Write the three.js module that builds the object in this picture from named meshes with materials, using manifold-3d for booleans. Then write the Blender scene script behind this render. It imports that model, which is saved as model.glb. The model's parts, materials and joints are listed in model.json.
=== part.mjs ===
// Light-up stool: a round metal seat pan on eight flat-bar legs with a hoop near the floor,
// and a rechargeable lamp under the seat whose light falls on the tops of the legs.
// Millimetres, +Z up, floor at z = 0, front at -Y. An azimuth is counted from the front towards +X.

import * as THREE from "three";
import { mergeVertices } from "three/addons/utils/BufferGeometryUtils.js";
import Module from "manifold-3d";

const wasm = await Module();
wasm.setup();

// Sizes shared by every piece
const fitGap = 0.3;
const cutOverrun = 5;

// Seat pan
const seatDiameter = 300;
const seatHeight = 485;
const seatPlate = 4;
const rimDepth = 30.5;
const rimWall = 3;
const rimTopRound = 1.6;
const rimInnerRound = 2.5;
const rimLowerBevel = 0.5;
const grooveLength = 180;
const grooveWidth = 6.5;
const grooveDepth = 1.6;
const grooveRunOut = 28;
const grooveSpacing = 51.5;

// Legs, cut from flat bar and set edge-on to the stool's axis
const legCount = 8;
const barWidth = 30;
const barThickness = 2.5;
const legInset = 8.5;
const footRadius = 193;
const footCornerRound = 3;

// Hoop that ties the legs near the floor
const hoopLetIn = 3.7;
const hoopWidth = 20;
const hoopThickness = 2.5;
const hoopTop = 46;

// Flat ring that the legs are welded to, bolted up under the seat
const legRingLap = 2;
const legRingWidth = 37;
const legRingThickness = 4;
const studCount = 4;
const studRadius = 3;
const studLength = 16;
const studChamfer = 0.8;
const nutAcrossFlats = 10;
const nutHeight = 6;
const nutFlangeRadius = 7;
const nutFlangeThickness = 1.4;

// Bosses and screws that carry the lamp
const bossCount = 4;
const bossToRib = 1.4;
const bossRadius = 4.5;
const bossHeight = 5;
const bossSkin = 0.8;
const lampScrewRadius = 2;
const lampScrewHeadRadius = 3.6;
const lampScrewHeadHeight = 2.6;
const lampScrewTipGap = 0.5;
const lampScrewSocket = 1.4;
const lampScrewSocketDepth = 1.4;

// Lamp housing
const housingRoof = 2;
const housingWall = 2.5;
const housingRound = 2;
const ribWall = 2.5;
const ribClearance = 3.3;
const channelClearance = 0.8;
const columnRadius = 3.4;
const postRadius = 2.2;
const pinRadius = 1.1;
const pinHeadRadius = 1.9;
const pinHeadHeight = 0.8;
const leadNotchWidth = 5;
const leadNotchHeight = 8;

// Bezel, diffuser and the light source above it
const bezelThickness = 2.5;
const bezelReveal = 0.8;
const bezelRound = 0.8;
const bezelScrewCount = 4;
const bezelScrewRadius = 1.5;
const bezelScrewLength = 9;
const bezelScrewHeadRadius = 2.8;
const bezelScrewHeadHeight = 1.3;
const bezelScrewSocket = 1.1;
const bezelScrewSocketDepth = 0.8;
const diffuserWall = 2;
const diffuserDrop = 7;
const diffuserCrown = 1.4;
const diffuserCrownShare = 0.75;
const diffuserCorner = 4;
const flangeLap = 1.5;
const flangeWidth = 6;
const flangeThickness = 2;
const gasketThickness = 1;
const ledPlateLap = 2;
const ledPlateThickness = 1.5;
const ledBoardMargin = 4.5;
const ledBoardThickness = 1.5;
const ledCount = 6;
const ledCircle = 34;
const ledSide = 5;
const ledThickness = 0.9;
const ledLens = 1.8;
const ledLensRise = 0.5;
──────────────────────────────
Pick out and copy the lines of the material that include the word "manifold".

Write the three.js module that builds the object in this picture from named meshes with materials, using manifold-3d for booleans. Then write the Blender scene script behind this render. It imports that model, which is saved as model.glb. The model's parts, materials and joints are listed in model.json.
import Module from "manifold-3d";